# Getting Data

In several cases, we have access to historical data about the behavior of the complex system that we want to model. This was the case for [Google a few years ago](https://static.googleusercontent.com/media/research.google.com/en//pubs/archive/42542.pdf) and [led to considerable energy savings later on](https://deepmind.com/blog/deepmind-ai-reduces-google-data-centre-cooling-bill-40/).

In our case, unfortunately (?!?) historical data about zombie virus outbreaks are not available. This tends to happen when the scenario that we need to deal with is somthing that really shoudl not happen, such as an expensive machine breaking or the downfall of humanity.

In such situation, **it is often useful to resort to a simulator**.

For this tutorial we will use [the excellent R-package EpiModel](http://www.epimodel.org), which can simulate an infectious disease spreading over a dynamic network.

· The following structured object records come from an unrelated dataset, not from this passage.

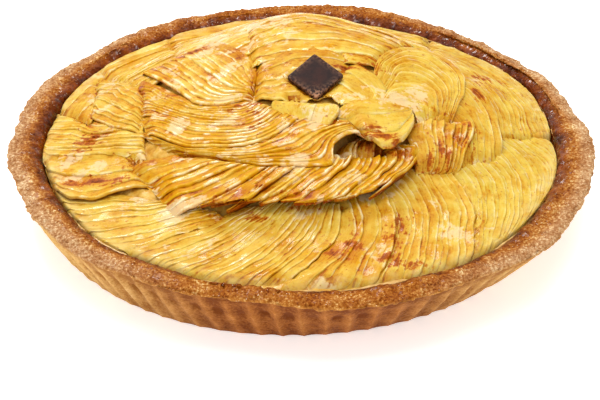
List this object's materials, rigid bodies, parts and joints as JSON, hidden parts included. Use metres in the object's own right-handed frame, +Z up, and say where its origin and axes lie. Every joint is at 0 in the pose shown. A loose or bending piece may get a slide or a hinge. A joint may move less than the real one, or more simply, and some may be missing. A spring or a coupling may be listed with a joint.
{
  "type": "apple tart",
  "caption": "Whole baked apple tart: round fluted shortcrust shell with a rough, uneven rim, heaped with fans of thin glazed apple slices and a small chocolate plaque.",
  "frame": {"origin": "centre of the tart's bounding box, in the plane of the flat base", "axes": "+Z up through the heap, towards the top; +X to the right and +Y away from the viewer of the picture"},
  "size_m": [0.2566, 0.2702, 0.0637],
  "materials": {
    "crust": "baked shortcrust, granular golden to dark brown, darker and slightly glazed inside the rim",
    "cooked_apple": "soft cooked apple, amber, wet with glaze",
    "apple_slices": "thin baked apple slices, pale cream to warm yellow with toasted brown edges, under a clear glossy glaze",
    "chocolate": "dark chocolate, satin, bare of print"
  },
  "bodies": {
    "root": {"crust": "crust", "apple_bed": "cooked_apple", "apple_petals_flap": "apple_slices", "apple_petals_scallop": "apple_slices", "apple_petals_curl": "apple_slices", "apple_petals_pale": "apple_slices", "apple_fan_shell": "apple_slices", "apple_fan_plateau": "apple_slices", "apple_fan_top": "apple_slices", "apple_fan_bowl": "apple_slices", "apple_fan_feathers_high": "apple_slices", "apple_fan_crest": "apple_slices", "apple_fan_feathers_low": "apple_slices", "apple_fan_ruffle": "apple_slices", "apple_slices_cave": "apple_slices", "apple_fan_cliff": "apple_slices", "apple_fan_right_petals": "apple_slices", "apple_fan_stack": "apple_slices", "apple_fan_back_slope": "apple_slices", "apple_fan_back_left": "apple_slices", "apple_fan_right_rim": "apple_slices", "apple_fan_back": "apple_slices", "apple_petals_left_back": "apple_slices", "apple_petals_left_cups": "apple_slices", "apple_fan_left": "apple_slices", "apple_fan_front": "apple_slices", "apple_fan_front_broad": "apple_slices", "apple_fan_front_left": "apple_slices", "apple_fan_front_right": "apple_slices", "apple_fan_right": "apple_slices", "chocolate_plaque": "chocolate"}
  },
  "joints": []
}
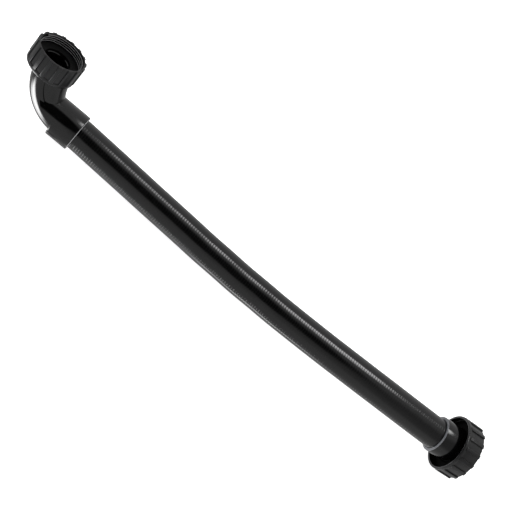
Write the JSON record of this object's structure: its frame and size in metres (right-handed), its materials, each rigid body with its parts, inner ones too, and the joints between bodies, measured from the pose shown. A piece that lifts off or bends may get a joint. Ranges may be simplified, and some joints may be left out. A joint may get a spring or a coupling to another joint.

## Simulator Configuration

Just to given an intuition of how the simulator (configured for our needs) works:

* The nodes of the network will be our lab workers, which can be healthy or infected
* The arcs represent encounters, which arise and disappear randomly
* For every enconters, there may be several interactions
* Each interaction with an infected (e.g. an attack) may lead to infection
* At each step, some of the workers (healthy and infected) may die
* At each step, some of the infected may recover

More in detail, the simlator is controlled by six parameters:

* `edge.ratio`, representing the average fraction of the maximum number of edges that is present in the network at each step
* `act.rate`, i.e. the average number of interactions per edge
* `inf.prob`, i.e. the infection probability per interaction
* `ds.rate`, i.e. is the mortality rate for healty workers
* `di.rate`, i.e. is the mortality rate for the infected
* `rec.rate`, i.e. the recovery rate

We will run the simulator for one week with a population of 500 individual and a single initial infection case.

The main outputs are:

* The final number of healty (susceptible or recovered) individuals (i.e. the survivors)
* The final number of infected

The process is stochastic, so different runs may lead to different results.

It is important to realize that **the simulator inputs are not the same as the decisions in out optimization problem**. They represent instead *features* that describe the target system.

## How Bad is It?

As default values we assume:

* `edge.ratio = 0.004`, moderately frequent encounters
* `act.rate = 3`, since our staff is not trained
* `inf.prob = 0.7`, again to lack of training and the strength of the virus
* `ds.rate=0.05`, since the zombies also eat brains
* `di.rate=0.0`, no hope down them unless we train & equip our staff
* `rec.rate=0.0`, no hope for recovery unless we equipe our staff with cure shots

Let's have a look at our odds:

In [None]:
# Load simulation function
source('sim.R')

# Default setup
sol = c(0.004, 0.700, 3.000, 0.000, 0.050, 0.000)

# Run the simulator
here.they.come(edge.ratio=sol[1], inf.prob=sol[2], act.rate=sol[3], rec.rate=sol[4],
     ds.rate=sol[5], di.rate=sol[6])

**We. Are. Doomed. :-(**

But then, where would the challenge be? ;-)

## Getting Data

Remember that our goal is to approximate the input-output relation of our system, i.e. to estimate how the edge ratio etc. correlate with the number of survivors and infected.

We can do this by running the simulator with different parameter configuration and collecting the results. The next cell shows how to do it:

In [None]:
source('gendata.R')

gen.data(stop.after=1, verbose=FALSE)

The function will consider several input configurations according to a factorial design: for each parameter it will test a limited range of values and run 30 simulations. The results are saved by default to a file called `results.csv`.

Each simulatio takes a few seconds, and so the whole process can be very time consuming. Thankfully, the final results are already available in the `za_data.csv` file, in the `shared` directory.